Who killed the dog with the rubber bullet?: “During the strict lockdown, a state of disaster was declared in South Africa which allows the army to take control alongside the police and security companies and thus enforce lockdown measurements on civilians. I held a diary in the early days and documented events taking place in me and my family’s life as well as in the outside world. On the 3rd of April 2020, just before Easter, 8 people were killed through police brutality. This was a turning point which foreshadowed what was to come. The diary also notes an inventory of products available in the local supermarket. Local healthy produce was unavailable, leaving locals to buy with such as imported sweets like Easter eggs. On the 5th of April a family dog was killed with a rubber bullet. Children played in the street and the dog was killed in front of the kids by a trigger-happy enforcer.”

Vapour (Wormwood): “Artemisia afra or wilde als (Afr.) is a medicinal plant indigenous to Africa.
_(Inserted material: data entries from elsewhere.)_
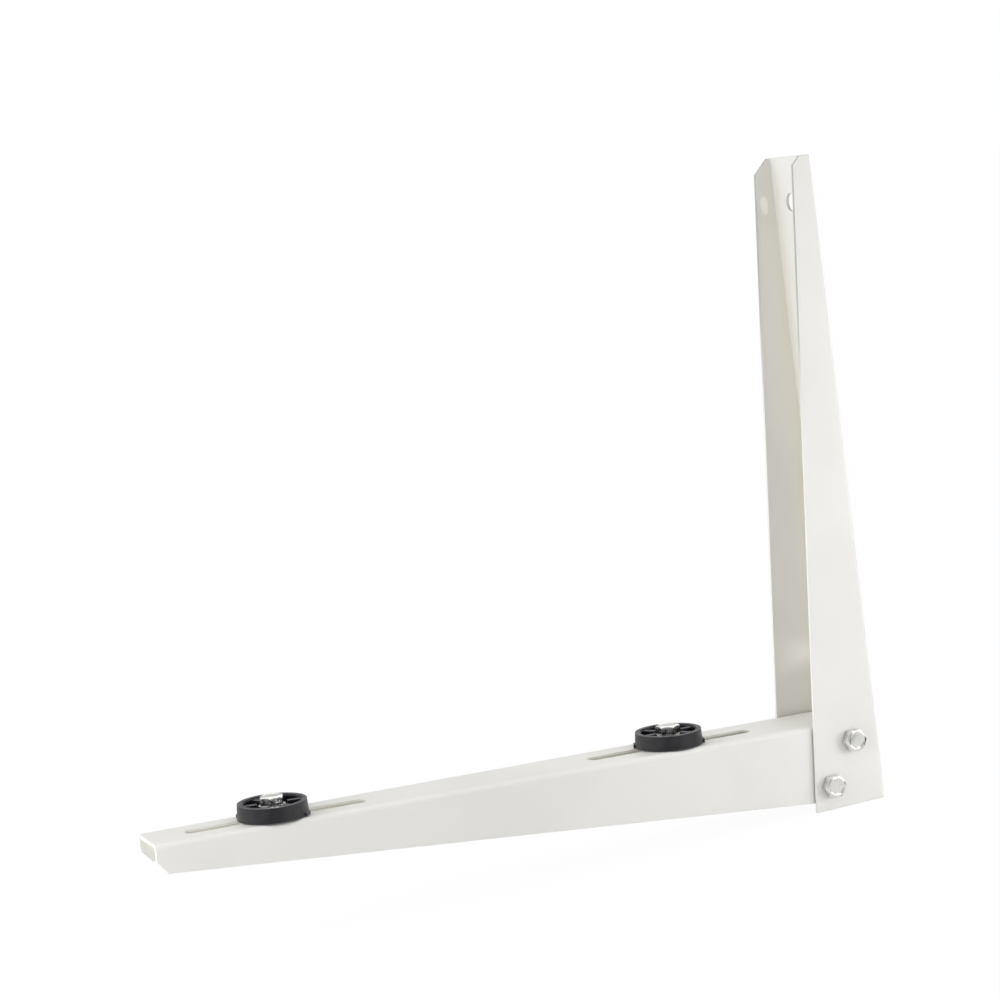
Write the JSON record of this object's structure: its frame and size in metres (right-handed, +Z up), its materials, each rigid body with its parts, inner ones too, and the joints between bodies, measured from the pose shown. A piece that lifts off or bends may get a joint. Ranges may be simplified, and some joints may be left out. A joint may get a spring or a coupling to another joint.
{
  "type": "air conditioner outdoor unit bracket",
  "caption": "White steel wall bracket of tapered pressed channels, bolted at the corner, with rubber dampers that slide in the arm's slots and carry an outdoor unit.",
  "frame": {"origin": "centre of the upright's flat back face, which lies on the wall, half way up the upright", "axes": "+X leaves the wall along the arm, +Y crosses the bracket to the right as seen by someone who faces the wall, +Z points up"},
  "size_m": [0.461, 0.0612, 0.4],
  "materials": {
    "warm_white_paint": "satin powder coat",
    "bright_zinc": "bright zinc plate",
    "black_rubber": "moulded, half matt"
  },
  "bodies": {
    "bracket": {"upright_channel": "warm_white_paint", "arm_channel": "warm_white_paint", "upper_right_corner_bolt": "bright_zinc", "upper_right_corner_washer": "bright_zinc", "upper_right_corner_nut": "bright_zinc", "lower_right_corner_bolt": "bright_zinc", "lower_right_corner_washer": "bright_zinc", "lower_right_corner_nut": "bright_zinc", "upper_left_corner_bolt": "bright_zinc", "upper_left_corner_washer": "bright_zinc", "upper_left_corner_nut": "bright_zinc", "lower_left_corner_bolt": "bright_zinc", "lower_left_corner_washer": "bright_zinc", "lower_left_corner_nut": "bright_zinc"},
    "inner_mount": {"inner_damper": "black_rubber", "inner_damper_washer": "bright_zinc", "inner_damper_bolt": "bright_zinc", "inner_slot_washer": "bright_zinc", "inner_damper_nut": "bright_zinc"},
    "outer_mount": {"outer_damper": "black_rubber", "outer_damper_washer": "bright_zinc", "outer_damper_bolt": "bright_zinc", "outer_slot_washer": "bright_zinc", "outer_damper_nut": "bright_zinc"}
  },
  "joints": [
    {"name": "inner_damper_slide", "type": "slide", "parent": "bracket", "child": "inner_mount", "axis": [0.999, 0, 0.0436], "range_m": [-0.0505, 0.0505]},
    {"name": "outer_damper_slide", "type": "slide", "parent": "bracket", "child": "outer_mount", "axis": [0.999, 0, 0.0436], "range_m": [-0.0525, 0.0485]}
  ]
}
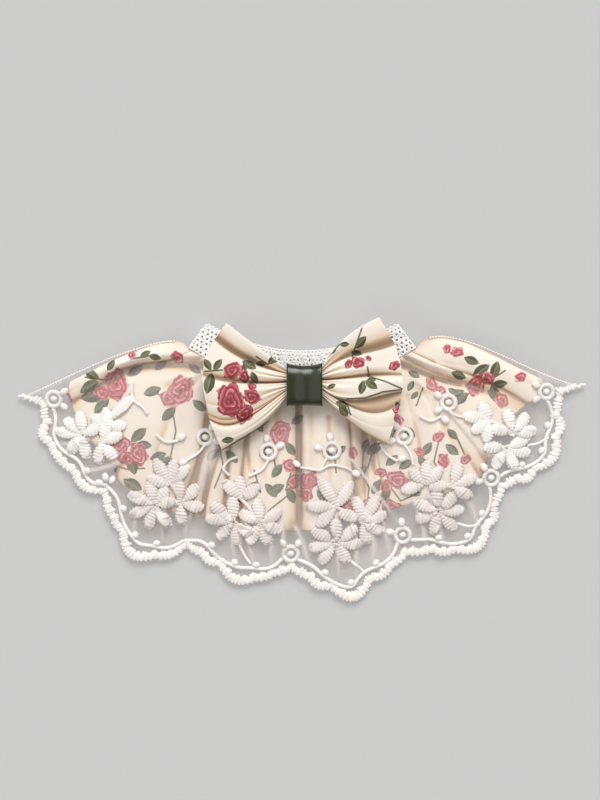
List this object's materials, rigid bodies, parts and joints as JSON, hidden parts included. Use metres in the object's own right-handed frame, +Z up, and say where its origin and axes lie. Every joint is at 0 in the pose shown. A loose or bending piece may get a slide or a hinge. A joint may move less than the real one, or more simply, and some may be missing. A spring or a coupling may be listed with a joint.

The plant is used to treat respiratory illness and corona viruses. The direct translation for ‘wilde als’ is ‘wild sagebrush’. South Africans believe in the power of this magical medicinal plant. It is thus known in Africa and Madagascar as a powerful Covid-19 organic. An essential oil is distilled via steam using the twigs and blossoms. In this photograph my husband is inhaling the plants aromas during steaming. The hands gloved by tight surgical synthetic nitrile gloves make the presence of a human body appear quite disembodied from an organic distillation process, and thus also from what is perceived as the wild or ‘natural’ plant life. In the Anthropocene Age (the age where humans have made a destructive impact on ecosystems) and even more so comprehended in the times of Covid-19, humans may attempt to reconnect with nature from which we have become so far removed from. However, our attempts to becoming organic or entering the wild are always overshadowed by the distance between humans and nature in the Anthropocenic Age.”